After my mom died, I searched frantically for the box that held those baskets, even though it was December, not spring time – but those baskets were for some reason the only things I was immediately worried about finding. Months later, for their first Easter, Jacob got Dan’s red truck-emblazoned one while Sonia got mine, yellow with pastel flowers. Grandma Roe would have preferred this division. They hold just enough: a couple dyed eggs and a chocolate bunny fit quite nicely, along with a handful of jellybeans and a tiny stuffed animal. Perhaps, nestled down in some plastic easter grass, Jacob will find a hard, candy filled treat in the shape of an egg. This year, he and So will share their baskets for the first time with Lucas and Alma. We will read about the country bunny. And traditions, such as they are, will carry on.
Much as I loved seeing Jacob’s eggs (and I do think they are gorgeous – we had a tip from a friend to rub them with a tiny bit of vegetable oil once they were dry, and wow! do those colors pop!) my favorite thing we made today was roasted apples, inspired by Luisa Weiss and her lovely post musing on how to enjoy what fruit is left to us in the grocery store while waiting for summer’s bounty to arrive. Last fall’s apples are turned from a mealy disappointment into something really special with a recipe so simple it seems like magic: heat them with the tiniest slivers of butter, mash them with just a hint of sugar and salt, and with a splash of cider vinegar you have created something so delicious, it is an instant classic here. Thanks Luisa. (our adapted recipe is below)
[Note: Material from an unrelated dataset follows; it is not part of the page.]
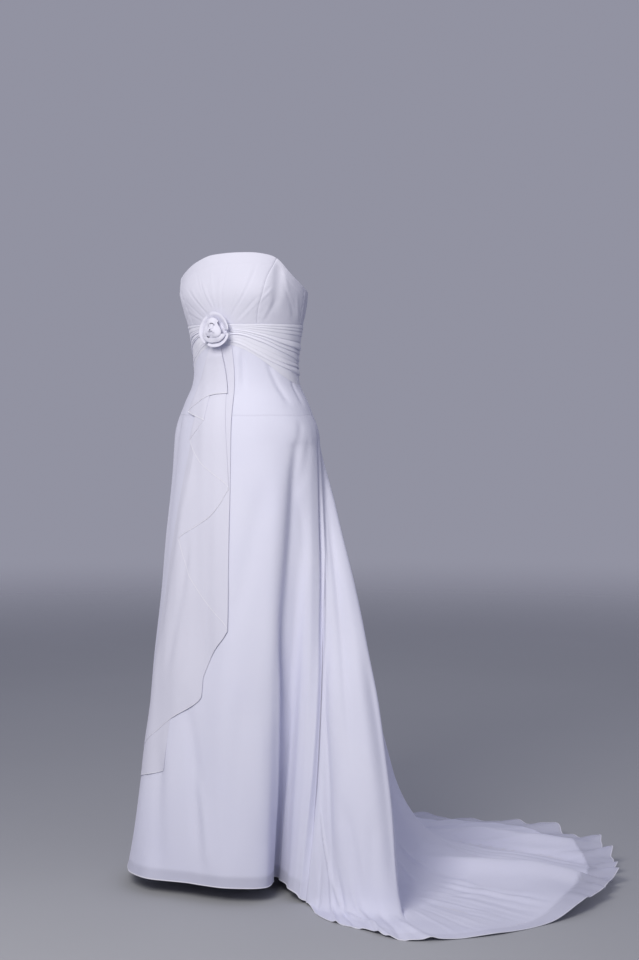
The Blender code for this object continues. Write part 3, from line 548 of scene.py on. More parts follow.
@dataclass(frozen=True)
class SkirtForm:
    """The skirt's surface, from the waist seam over the hip and down to the hem of the train."""

    figure: Figure = Figure()
    folds: tuple[Fold, ...] = SKIRT_FOLDS
    creases: tuple[Crease, ...] = FRONT_CREASES + BACK_LEFT_CREASES + BACK_RIGHT_CREASES
    stack: float = 0.0027
    fitted_share: float = 0.45
    grounded_run: float = 0.050
    hanging_bend: float = 0.004
    hem_rise_start: float = 0.4
    edge_step: float = 0.01
    steps: tuple[float, float] = (0.01, -0.002)
    loose: tuple[Swell, ...] = (
        Swell(7.3, 4.1, 0.9, 0.12, 0.00060),
        Swell(-4.4, 8.2, 1.7, 0.47, 0.00055),
        Swell(11.2, -3.6, -1.3, 0.81, 0.00035),
        Swell(2.9, 3.3, 3.1, 0.30, 0.00070),
    )
    loose_start: float = 0.25
    loose_fade: float = 0.9
    hem_flutter: float = 0.0034
    hem_flutter_reach: float = 0.075
    flutter_fade: float = 1.5
    flutter_pitch: float = 0.55
    flutter_phase: float = 0.3
    ruffle_share: float = 0.070
    ruffle_sizes: Pairs = (
        (10.5, 0.0), (12.5, 0.0020), (14.8, 0.0034), (16.0, 0.0210), (19.5, 0.0230),
        (21.5, 0.0130), (24.4, 0.0080), (25.8, 0.0),
    )
    ruffle_waves: tuple[Wave, ...] = (
        Wave(0.83, 0.10, 0.32), Wave(1.43, 0.62, 0.46), Wave(2.57, 0.35, 0.22),
    )
    lobe_depth: float = 0.62
    edge_wander: float = 0.011
    sheerness: Pairs = (
        (0.0, 0.36), (8.0, 0.36), (9.0, 0.20), (10.0, 0.16), (11.5, 0.24), (14.0, 0.40),
        (15.5, 0.70), (16.5, 1.0), (24.0, 1.0), (25.5, 0.40),
    )
    search_points: tuple[int, int] = (90, 120)
    search_margin: float = 2.5
    search_end: float = 1.98
    newton_steps: int = 2
    longest_move: tuple[float, float] = (0.2, 0.05)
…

OK, I think we can all agree that there is a good chance, maybe even a degree of certainty, that Thoreau wasn’t talking about Easter eggs or roasted apples when he wrote about star dust and rainbows. But if you asked Jacob what the true harvest of his life was today, and he actually understood what you meant, well – I have no doubt what his answer would be. And for me, life is emitting a fragrance a lot like roasted apples right now – sweet, homey, filled with both memory and promise. We greet this new arriving spring with joy, and eggs, and last fall’s apples … and that is our success. Happy Easter, happy Passover, and enjoy the spring, and the chance for renewal that comes this weekend. Cheers :)
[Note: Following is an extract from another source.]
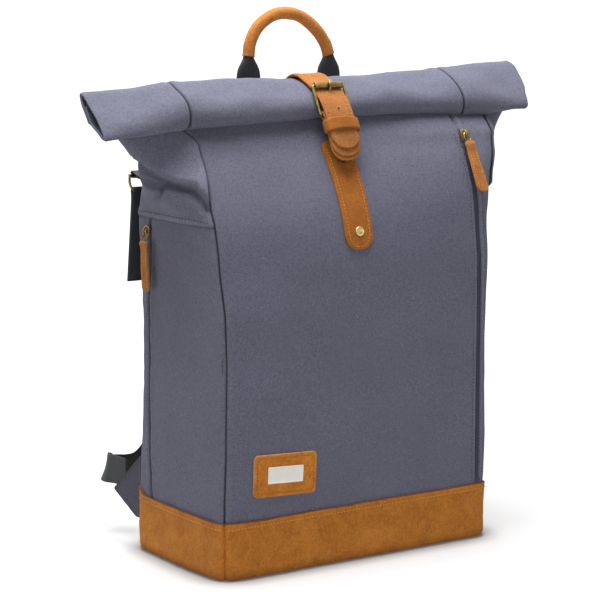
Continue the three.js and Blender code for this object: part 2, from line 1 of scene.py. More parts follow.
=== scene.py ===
"""A roll-top travel backpack: canvas body and roll, suede band, strap, handle and zip pulls.

Everything is worked out in millimetres and turned into metres where a mesh is made.
+Z is up, the front faces -Y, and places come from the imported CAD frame.
"""

import math

import bpy
import numpy as np
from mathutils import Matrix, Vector, noise
from mathutils.bvhtree import BVHTree


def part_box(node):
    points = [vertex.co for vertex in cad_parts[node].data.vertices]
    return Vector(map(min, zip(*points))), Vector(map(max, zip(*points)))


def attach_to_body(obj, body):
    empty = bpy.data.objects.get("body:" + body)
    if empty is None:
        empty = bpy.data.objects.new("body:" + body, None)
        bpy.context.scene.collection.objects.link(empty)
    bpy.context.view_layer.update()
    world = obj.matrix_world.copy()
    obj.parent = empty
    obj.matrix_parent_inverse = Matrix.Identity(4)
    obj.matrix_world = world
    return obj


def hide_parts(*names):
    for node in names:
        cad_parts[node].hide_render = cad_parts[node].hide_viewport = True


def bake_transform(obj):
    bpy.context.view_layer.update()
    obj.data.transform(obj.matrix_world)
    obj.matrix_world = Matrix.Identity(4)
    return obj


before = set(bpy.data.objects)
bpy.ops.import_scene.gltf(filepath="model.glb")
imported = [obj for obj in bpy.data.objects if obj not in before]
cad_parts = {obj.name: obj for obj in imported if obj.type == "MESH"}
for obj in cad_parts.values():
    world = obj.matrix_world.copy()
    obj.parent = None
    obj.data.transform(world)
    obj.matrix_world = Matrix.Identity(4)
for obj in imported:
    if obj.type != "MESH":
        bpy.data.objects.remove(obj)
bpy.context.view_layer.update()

MM = 0.001
FAR_OFF = 400                    # well clear of the bag, in millimetres
SIDES = (("left", -1), ("right", 1))


# ---------------------------------------------------------------- numbers from the frame

def cad(node):
    """Lowest and highest corner of a CAD node, in millimetres."""
    return [np.array(corner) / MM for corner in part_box(node)]


def face_of(node, heights, side, x=50.0):
    """The Y of a CAD node's outer face at each height, seen from the front (-1) or the back (1)."""
    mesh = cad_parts[node].data
    tree = BVHTree.FromPolygons([v.co for v in mesh.vertices], [tuple(p.vertices) for p in mesh.polygons])
    rays = [tree.ray_cast(Vector((x, side * FAR_OFF, z)) * MM, Vector((0, -side, 0))) for z in heights]
    return np.array([hit[0].y / MM for hit in rays])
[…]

If the day and the night are such that you greet them with joy, and life emits a fragrance like flowers and sweet-scented herbs, is more elastic, more starry, more immortal- that is your success. All nature is your congratulation, and you have cause momentarily to bless yourself. The greatest gains and values are farthest from being appreciated. We easily come to doubt if they exist. We soon forget them. They are the highest reality. Perhaps the facts most astounding and most real are never communicated by man to man. The true harvest of my daily life is somewhat as intangible and indescribable as the tints of morning or evening. It is a little star-dust caught, a segment of the rainbow which I have clutched.
~ Henry David Thoreau
from Walden; or, Life in the Woods
Roasted Apples, mashed not sauced
Adapted from Judy Rodgers’ roasted applesauce recipe as shared by Luisa Weiss – find the original recipe here.
10 Pink Lady apples, cored and thick sliced but not peeled (we really like the tartness that the Lady adds here – last week we tried Gala, and they were delicious, but these were better)
1 tablespoon unsalted butter
1 teaspoon salt
1 tablespoon light Muscovado sugar
A splash of apple cider vinegar
Heat oven to 375 F. While it is heating, core and slice the apples. Spread the apples in a shallow baking dish – Luisa recommends a single layer, we had some overlap and it worked out. Top the apples with little slivers of the butter. Cover your pan (we used foil because we couldn’t find our lid) and bake until the apples start to soften, about 20 minutes but this depends on your apples.
Once they have started to soften, remove them from the oven. Raise the heat to 500 F – we had to wait about fifteen minutes for our oven thermometer to register this high. Once you are at 500 F, uncover the apples and return the pan to the oven. Roast them for about 10 minutes – they will get a bit dry and start to color. When the ends of the slices start to turn brown, remove from the oven and dump into a bowl. We mashed them with the pastry blender that we use to cut in butter – a fork would also work, Jacob just really likes that pastry tool. Season with salt and sugar to taste, then add just a splash of apple cider vinegar. Stir and taste – amazing, right? Adjust your seasonings. Serve warm, and have leftovers with these waffles for breakfast.
Keeps for a week in the fridge, though each time we make this it is gone within a day.